If $\theta$ is a one-to-one mapping of $G$ onto itself such that $\lambda_g\theta=\theta\lambda_g$ for all $g\in G$, then $\theta=\tau_h$ for some $h \in G$.
Here $\lambda_g(x)=gx$ and $\tau_h(x)=xh$.
I tried a lot this exercise, maybe is very simple, but I can't see it.
The help will be well recieved.
On
I don't know if I'm right but this is how I did it.
Lets consider first $\theta x$ since $\theta$ is a bijection $\theta x = r \in G$. $r = xh$ for some h, since $xG = G$. In the same way $\theta (gx) =d \in G$ and $d = (gx)p$ for some p. Now all left is to prove that $h = p, g(\theta x) = \theta (gx)$ by hypothesis, $gxh = gxd$, therefore $h = d$ and $\theta =\tau _h$ for some h. Q.E.D?
On
I am reading "Topics in Algebra 2nd Edition" by I. N. Herstein.
This problem is Problem 3 on p.74 in Herstein's book.
My solution is here:
$h(\lambda_g\theta)=h(\theta\lambda_g)$ holds for all $g\in G$ and for all $h\in G$.
So, $(h\lambda_g)\theta=(h\theta)\lambda_g$ holds for all $g\in G$ and for all $h\in G$.
So, $(gh)\theta=g(h\theta)$ holds for all $g\in G$ and for all $h\in G$.
So, $(h^{-1}h)\theta=h^{-1}(h\theta)$ holds for all $h\in G$.
So, $e\theta=h^{-1}(h\theta)$ holds for all $h\in G$.
So, $e=h^{-1}(h\theta)$ holds for all $h\in G$.
So, $h=h\theta$ holds for all $h\in G$.
So, $\theta$ must be the identity mapping.
So, $\theta=\tau_e$.
But why did the author write "prove that $\theta=\tau_h$ for some $h\in G$.

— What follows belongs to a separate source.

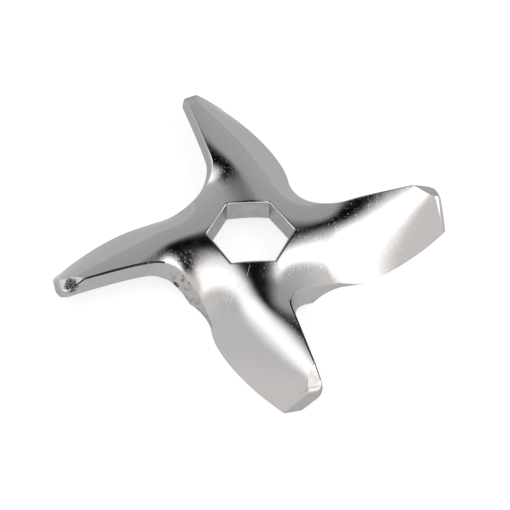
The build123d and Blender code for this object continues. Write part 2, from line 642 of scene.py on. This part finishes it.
    def arc(self, start: np.ndarray, corner: np.ndarray, end: np.ndarray, rows: int) -> np.ndarray:
        """Round arc inside a corner: the rational quadratic whose middle weight is the sine of
        half the angle between the two legs.

        Args:
            start: points where the arc begins.
            corner: points of the sharp corner.
            end: points where it ends.
            rows: number of rows of points.

        Returns:
            Points, rows by columns by 3.
        """
        cosine = np.sum(unit(start - corner) * unit(end - corner), axis=1)
        bend = np.sqrt(np.clip((1 - cosine) / 2, self.least_bend, 1))[None, :, None]
        t = even_rows(rows)
        near, middle, far = (1 - t) ** 2, 2 * t * (1 - t) * bend, t**2
        return (near * start + middle * corner + far * end) / (near + middle + far)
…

Why didn't the author write "prove that $\theta$ is the identity mapping"?
I am very sorry.
My answer was wrong.
$\theta$ is not assumed to be a homomorphism.
So, $e\theta=e$ does not hold in general.

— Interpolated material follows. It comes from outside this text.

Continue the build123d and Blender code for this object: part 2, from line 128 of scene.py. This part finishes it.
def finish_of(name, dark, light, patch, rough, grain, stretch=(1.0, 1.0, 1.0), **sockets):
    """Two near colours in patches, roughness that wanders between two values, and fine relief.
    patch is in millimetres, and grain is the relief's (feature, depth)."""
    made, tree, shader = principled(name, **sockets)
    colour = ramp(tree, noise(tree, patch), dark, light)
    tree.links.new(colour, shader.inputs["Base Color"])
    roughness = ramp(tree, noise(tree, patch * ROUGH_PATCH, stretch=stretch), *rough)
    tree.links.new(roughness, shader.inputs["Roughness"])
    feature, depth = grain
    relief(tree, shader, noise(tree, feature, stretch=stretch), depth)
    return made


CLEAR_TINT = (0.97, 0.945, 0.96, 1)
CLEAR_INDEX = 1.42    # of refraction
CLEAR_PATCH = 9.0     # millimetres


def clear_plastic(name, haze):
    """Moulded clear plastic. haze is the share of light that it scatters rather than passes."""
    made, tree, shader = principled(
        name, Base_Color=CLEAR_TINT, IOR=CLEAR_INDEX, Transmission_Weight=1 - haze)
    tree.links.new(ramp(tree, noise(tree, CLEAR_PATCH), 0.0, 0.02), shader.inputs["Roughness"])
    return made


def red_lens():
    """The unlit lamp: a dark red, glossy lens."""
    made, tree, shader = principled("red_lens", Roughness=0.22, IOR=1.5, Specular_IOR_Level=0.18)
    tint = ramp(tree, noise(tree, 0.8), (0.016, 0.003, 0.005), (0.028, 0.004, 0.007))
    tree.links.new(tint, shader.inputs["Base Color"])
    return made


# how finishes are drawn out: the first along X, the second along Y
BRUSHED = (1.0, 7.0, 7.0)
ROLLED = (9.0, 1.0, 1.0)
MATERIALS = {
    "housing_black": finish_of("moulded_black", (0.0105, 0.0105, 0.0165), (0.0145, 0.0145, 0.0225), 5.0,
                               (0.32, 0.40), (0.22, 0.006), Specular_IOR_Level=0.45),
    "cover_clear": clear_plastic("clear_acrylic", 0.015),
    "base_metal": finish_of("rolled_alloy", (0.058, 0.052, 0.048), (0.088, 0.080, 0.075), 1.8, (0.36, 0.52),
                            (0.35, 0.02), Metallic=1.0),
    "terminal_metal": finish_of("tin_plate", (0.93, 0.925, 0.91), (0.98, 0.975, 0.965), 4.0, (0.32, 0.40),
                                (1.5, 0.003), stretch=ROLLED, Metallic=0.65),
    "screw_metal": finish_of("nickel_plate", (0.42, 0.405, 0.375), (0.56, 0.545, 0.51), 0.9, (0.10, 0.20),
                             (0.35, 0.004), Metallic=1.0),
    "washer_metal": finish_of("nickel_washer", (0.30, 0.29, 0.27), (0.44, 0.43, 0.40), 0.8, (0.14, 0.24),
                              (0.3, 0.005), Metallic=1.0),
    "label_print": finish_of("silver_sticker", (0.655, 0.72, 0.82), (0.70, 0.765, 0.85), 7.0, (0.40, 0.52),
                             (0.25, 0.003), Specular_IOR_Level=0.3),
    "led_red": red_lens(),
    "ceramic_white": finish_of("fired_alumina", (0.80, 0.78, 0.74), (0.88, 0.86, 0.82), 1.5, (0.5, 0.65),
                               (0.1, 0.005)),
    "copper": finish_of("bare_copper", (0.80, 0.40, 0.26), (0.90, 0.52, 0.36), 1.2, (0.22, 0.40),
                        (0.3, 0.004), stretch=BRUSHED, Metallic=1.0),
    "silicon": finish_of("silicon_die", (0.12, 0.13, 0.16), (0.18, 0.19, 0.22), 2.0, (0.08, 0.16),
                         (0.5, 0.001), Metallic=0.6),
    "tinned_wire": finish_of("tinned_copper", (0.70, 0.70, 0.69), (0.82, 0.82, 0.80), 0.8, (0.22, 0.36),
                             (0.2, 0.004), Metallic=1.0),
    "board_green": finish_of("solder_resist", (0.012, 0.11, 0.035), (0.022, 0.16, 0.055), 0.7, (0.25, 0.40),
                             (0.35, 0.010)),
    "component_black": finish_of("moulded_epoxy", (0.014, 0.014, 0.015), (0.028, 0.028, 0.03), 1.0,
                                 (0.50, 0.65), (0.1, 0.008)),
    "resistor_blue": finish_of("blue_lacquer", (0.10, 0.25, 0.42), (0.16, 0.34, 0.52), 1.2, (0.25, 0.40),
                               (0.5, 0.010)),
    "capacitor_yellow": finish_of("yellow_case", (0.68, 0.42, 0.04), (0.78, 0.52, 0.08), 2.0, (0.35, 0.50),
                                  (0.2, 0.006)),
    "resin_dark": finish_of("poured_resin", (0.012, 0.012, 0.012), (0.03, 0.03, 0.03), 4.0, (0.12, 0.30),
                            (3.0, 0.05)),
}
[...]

I will use the following hint by lhf in lhf's answer above.
Hint: $\theta(e)$ is the only possible candidate for $h$.
My solution is here:
$h(\lambda_g\theta)=h(\theta\lambda_g)$ holds for all $g\in G$ and for all $h\in G$.
So, $(h\lambda_g)\theta=(h\theta)\lambda_g$ holds for all $g\in G$ and for all $h\in G$.
So, $(gh)\theta=g(h\theta)$ holds for all $g\in G$ and for all $h\in G$.
So, $(ge)\theta=g(e\theta)$ holds for all $g\in G$.
So, $g\theta=g(e\theta)$ holds for all $g\in G$.
So, $g\theta=g\tau_{e\theta}$ holds for all $g\in G$.
So, $\theta=\tau_{e\theta}$ holds.
lhf noted the following fact in lhf's answer above:
(BTW, it is not necessary to assume that $\theta$ is a bijection: it follows from $\lambda_g\theta=\theta\lambda_g$ for all $g$.)
In fact, we didn't use the assumption that $\theta$ is bijective.
And $\tau_{e\theta}$ is bijective.
Hint: $\theta(e)$ is the only possible candidate for $h$.
(BTW, it is not necessary to assume that $\theta$ is a bijection: it follows from $\lambda_g\theta=\theta\lambda_g$ for all $g$.)